Another advantage of IR radiation is that because of its longer wavelength, it is less subject to scattering than is visible light. Whereas visible light can be absorbed or reflected by gas and dust particles, the longer IR waves simply go around these small obstructions. Because of this property, IR can be used to observe objects whose light is obscured by gas and dust. Such objects include newly forming stars imbedded in nebulae or the center of Earth's galaxy. 

Most IR observations are conducted by satellites to avoid atmospheric interference. One of the more prominent of these satellites was the Infrared Astronomical Satellite (IRAS), which produced images of the sky at wavelengths of 12, 25, 60 and 100 micrometers (µm). Its imaging sensor had to be cooled to 2 K (minus 456 F) using 161 lbs. (73 kilograms) of superfluid liquid helium, which limited the satellite's mission to only 10 months. However, over that period it completed a survey covering 96 percent of the sky. It identified several asteroids, comets and interstellar dust clouds, and it produced the first images of the galactic core. The data produced is still being used today to guide observations at other wavelengths. 
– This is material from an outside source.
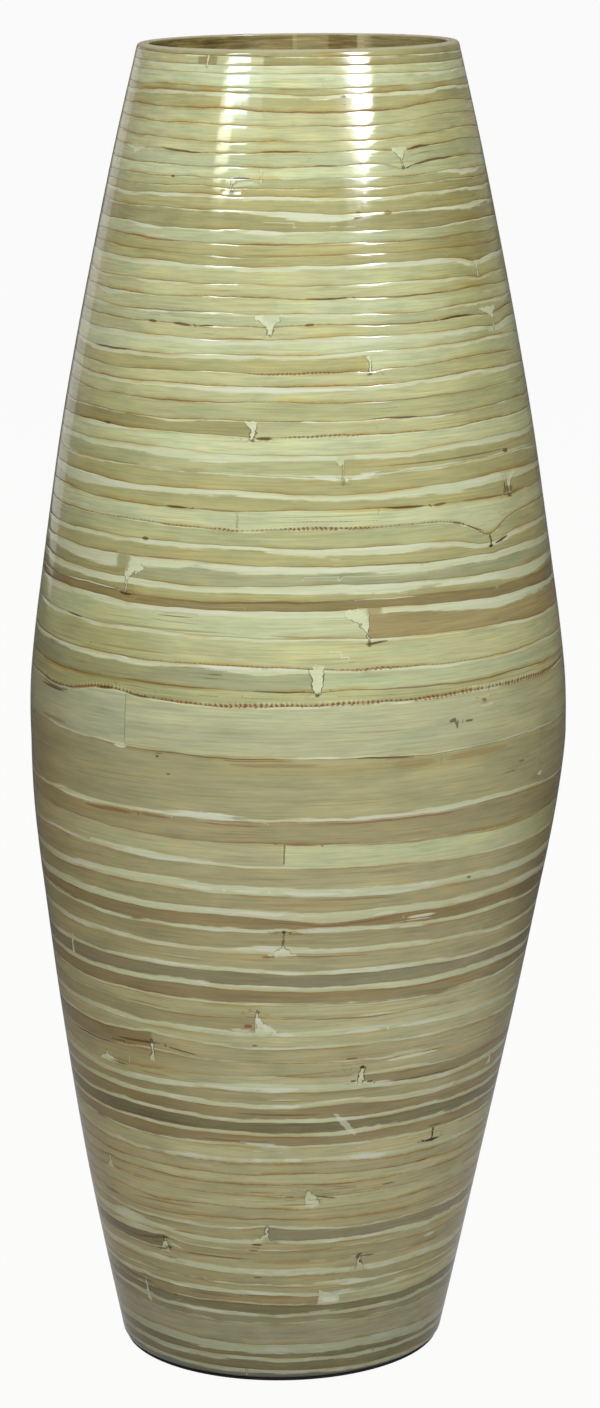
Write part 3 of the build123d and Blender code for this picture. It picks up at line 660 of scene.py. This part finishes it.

Since then, a number of satellites have been launched to make more detailed observations of specific objects and limited areas of the sky. However, there was not another complete sky survey conducted until 2006 when the Japanese space agency JAXA launched the satellite AKIRI, which is Japanese for "light." This satellite's improved cryogenic system allowed its mission to reach 18 months, about 50 percent more than IRAS. AKIRI also had more sensitive and higher-resolution sensors than IRAS, resulting in some truly remarkable images containing a wealth of new data.